My friend Art Slade and I took a ride to Sunapee the other day. Since he lived in Sunapee until age ten, I asked him what was the best way to get there from Northwood. He said through Boscawen, Andover and New London. So we skipped I-89 and took the back roads.
We visited the sites of the hotels his father managed when Art was a little boy. We saw all the new houses on land his family used to own. He hasn’t lived in Sunapee for more than 50 years. A lot has changed. But the Methodist Church Hall where I told stories that evening, he said, hadn’t changed much at all since the last time he was there – dressed as a pirate for a Halloween party.
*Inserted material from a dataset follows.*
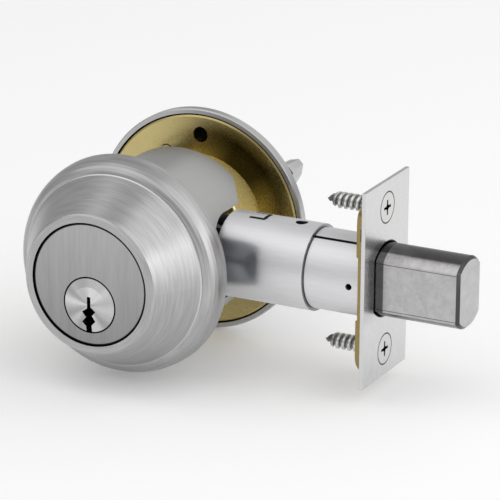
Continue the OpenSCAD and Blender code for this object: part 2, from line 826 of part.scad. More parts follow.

The story of the night came from a lady who seemed quite prim and proper. She was dining at a restaurant in Concord with a friend, when the friend rose and excused herself to use the restroom. The lady said she didn’t need to go, but then changed her mind and a couple of minutes later took her place in a stall.
She was chatting away to her friend in the next stall, in particular complaining about pantyhose and how difficult they were to get on and off. Her friend didn’t answer. Didn’t say a word. So the lady took a peek under the stall wall and saw . . . a pair of men’s shoes on a man’s feet.
Oh no! She was in the men’s room. She heard the man get up and the door swing shut behind him. The water in the sink was running, she said, when she emerged from her stall, but she was sure he didn’t even stop to wash his hands.
Here’s a view of the lake looking very peaceful before Memorial Day. The white cylinder near the middle is a lighthouse. The gray building on the right is a two-story boat house. If you look really hard you'll see the cute little house tucked among the trees on the island.